Il y a des fois où je suis un épais, et d'autres fois où je suis brillant. C'est Jerry Lewis qui avait dit qu'on était tous des génies au moins une fois dans notre vie. Pour compléter cette affirmation par trop optimiste j'ajouterais que nous sommes aussi, au moins une fois dans notre vie, prodigieusement épais.

Je me souviens d'une ex, une des femmes que j'ai le plus aimée, un vrai petit bijou de femme d'une quarantaine d'année. Elle s'autohumiliait au téléphone en disant que c'était de sa faute, le prob qui a causé notre rupture, parce qu'elle était une épaisse... Sur le coup, ça m'a surpris, parce que c'était une femme intelligente, noble, j'aurais aimé lui dire, «ben non, c'est moi qui suis un épais...», mais je ne lui ai pas dit. Je l'ai laissée continuer à s'autohumilier... De toute façon, je me doutais bien qu'il n'y avait plus rien à faire pour sauver notre relation et qu'elle avait déjà décidé, etc., même si j'ai cru longtemps que j'avais peut-être encore une petite chance, mais à peine. Alors j'ai pas insisté, je voulais pas forcer, j'étais déjà assez abattu comme ça par notre échec amoureux, notre dérapage méditerranéen d'âmes nordiques, j'étais enseveli sous les larmes. Peu après, je suis tombé dans le néant de la dépression : quelques mois à manger de la soupe et à écouter ascétiquement l'album 100th Window de Massive Attack.

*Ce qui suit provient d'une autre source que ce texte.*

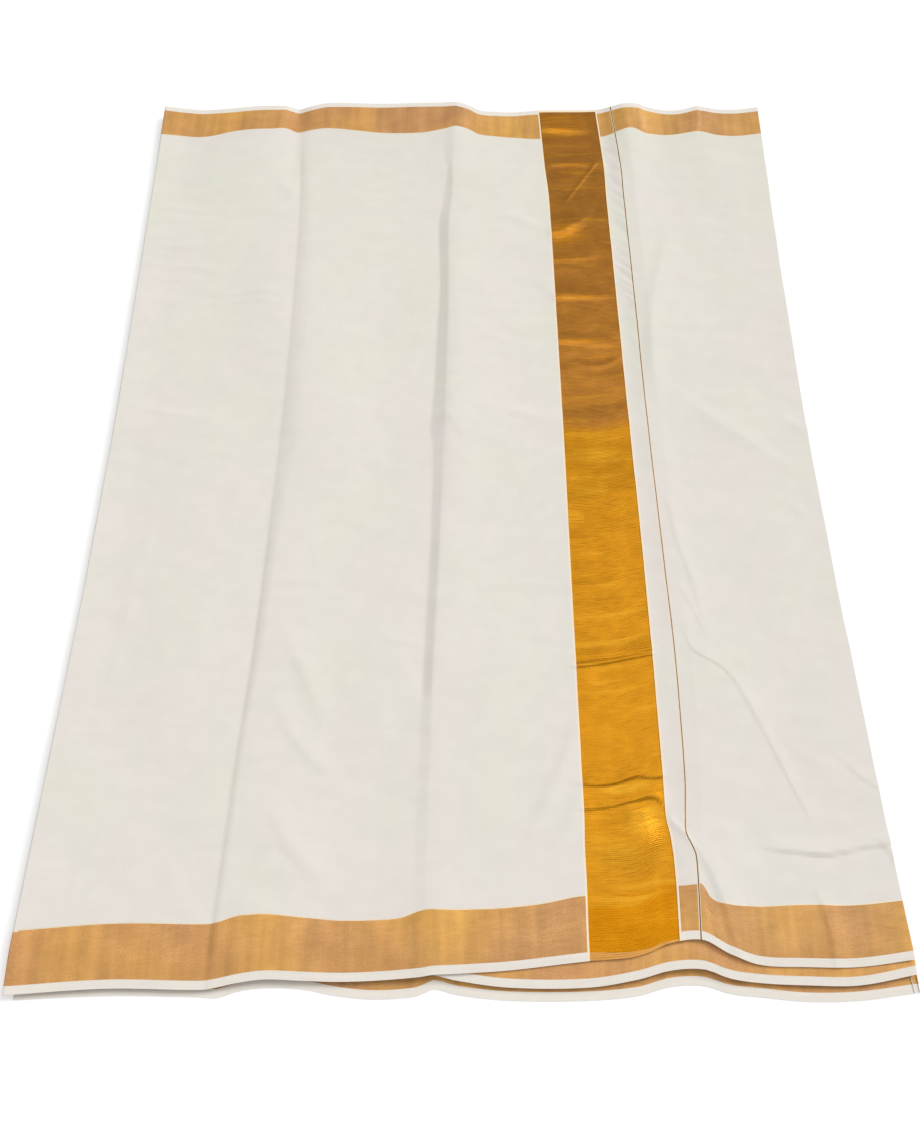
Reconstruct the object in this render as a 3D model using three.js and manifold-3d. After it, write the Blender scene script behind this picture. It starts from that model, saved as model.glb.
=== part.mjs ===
// A kasavu saree laid flat: one length of cream cotton with a woven gold border inside each selvedge,
// and a gold band and a thin line woven across its outer end. The length is folded to and fro into
// seven stretches of 0.87 m that lie on each other. The top one carries the outer end, the second and
// the bottom one show along the front, and the four between them share one solid, layered at its edges.
// Millimetres, +Z up, the front selvedge towards -Y, and the middle of the underside at the origin.
import * as THREE from "three";
import { mergeVertices } from "three/addons/utils/BufferGeometryUtils.js";
import Module from "manifold-3d";

// The stack of folded cloth.
const STRETCHES = 7;
const WALL = 1.2;
const GAP = 0.3;
const PITCH = WALL + GAP;
const STACK_DEPTH = 1208; // front to back, over all the stretches

// The weave, measured across the cloth from each selvedge.
const SELVEDGE = 8;
const BORDER = 49;
const LINE_WIDTH = 2.4; // the thin line beside the band

// How finely the solids follow the cloth.
const COLUMN_STEP = 46;
const FIELD_STEP = 52;
const TURN_STEPS = 5;
const STATION_ROOM = 8; // the least from the end of a level run to a station inside it
const CORE_INSET = 18; // how far the layers between stand free of each other at their edges

// Where each stretch's front selvedge lies, behind the front of the stack, and how far the top one
// stands off the cloth below it there.
const FRONT_EDGE = [
  { x: -438, top: 5, second: 5, hidden: 12, bottom: 1, lift: 0.5 },
  { x: -340, top: 11, second: 14, hidden: 19, bottom: 5, lift: 1 },
  { x: -250, top: 10, second: 15, hidden: 20, bottom: 4, lift: 0.5 },
  { x: -235, top: 12, second: 17, hidden: 22, bottom: 3, lift: 0 },
  { x: -215, top: 16, second: 20, hidden: 25, bottom: 9, lift: 2 },
  { x: -190, top: 19, second: 23, hidden: 27, bottom: 12, lift: 2.5 },
  { x: -155, top: 18, second: 23, hidden: 27, bottom: 11, lift: 2 },
  { x: -120, top: 17, second: 23, hidden: 27, bottom: 5, lift: 1 },
  { x: -84, top: 18, second: 24, hidden: 28, bottom: 2, lift: 1 },
  { x: -42, top: 21, second: 25, hidden: 30, bottom: 5, lift: 2.5 },
  { x: -28, top: 23, second: 23, hidden: 28, bottom: 11, lift: 3 },
  { x: -5, top: 24, second: 18, hidden: 26, bottom: 6, lift: 1.5 },
  { x: 45, top: 27, second: 12, hidden: 20, bottom: 1, lift: 0.5 },
  { x: 120, top: 35, second: 12, hidden: 20, bottom: 1, lift: 0.8 },
  { x: 168, top: 40, second: 19, hidden: 26, bottom: 5, lift: 1.4 },
  { x: 200, top: 51, second: 27, hidden: 33, bottom: 13, lift: 2.4 },
  { x: 232, top: 54, second: 28, hidden: 35, bottom: 14, lift: 3 },
  { x: 256, top: 42, second: 20, hidden: 28, bottom: 7, lift: 1.4 },
  { x: 285, top: 32, second: 16, hidden: 24, bottom: 4, lift: 0.5 },
  { x: 330, top: 30, second: 14, hidden: 21, bottom: 0, lift: 0.5 },
  { x: 380, top: 30, second: 14, hidden: 21, bottom: 1, lift: 0.5 },
  { x: 438, top: 37, second: 24, hidden: 30, bottom: 8, lift: 1.2 },
];
const FRONT_LIFT_REACH = 120;

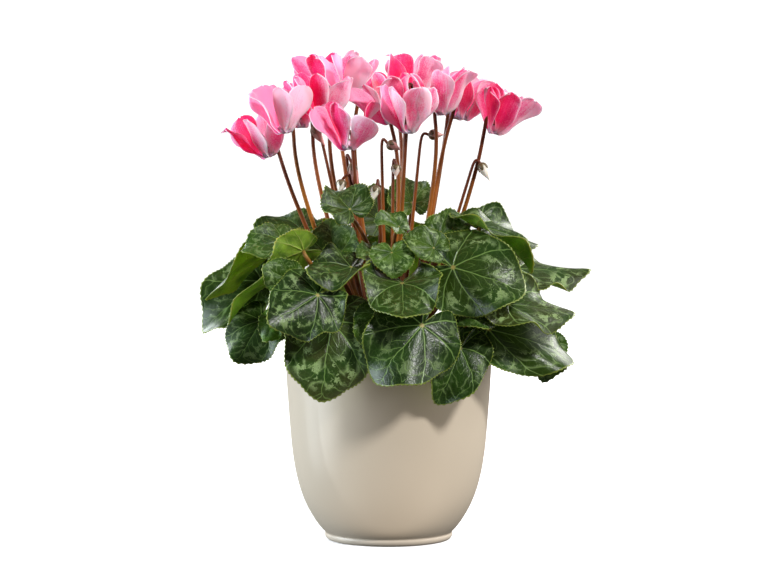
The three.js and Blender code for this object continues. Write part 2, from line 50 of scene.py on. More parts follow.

On aurait pu être deux épais ensemble. On aurait été heureux d'être épais ensemble. Mais je crois que ce qui nous rendait épais, surtout moi, c'était le fait que nous faisions une débauche d'émotions, que dis-je, une orgie d'émotions et d'émotivisme chaud alors que nous étions des types habituellement froids, et faits pour le froid. Cela nous rendait maladroits, surtout moi, qui fut un épais prodigieux dans toute cette histoire. J'ai encore honte de ça aujourd'hui, et je continue de penser que je devrais aller me cacher dans un petit coin pour le restant de mes jours tellement j'ai honte. C'est pas pour rien si je me punis des fois, que je refuse des prom, que j'échoue pour rien. Je m'en voudrai toujours d'avoir été un épais fini avec cette femme, d'avoir perdu le contrôle, ma retenue, ma froideur essentielle, et d'avoir tout gâché, comme ça, gratuitement. J'avais peur d'être heureux. J'avais peur du bonheur absolu d'être avec une femme que j'aimais trop. J'avais tellement peur que ça finisse, que j'ai précipité la fin avant que ça fasse trop mal. Elle avait trop de pouvoir sur moi. Voilà la raison, finalement, de mon épaisséité... Encore une autre excuse.

Bon. C'est tout ce que j'avais à dire à matin. M'en va déjeuner.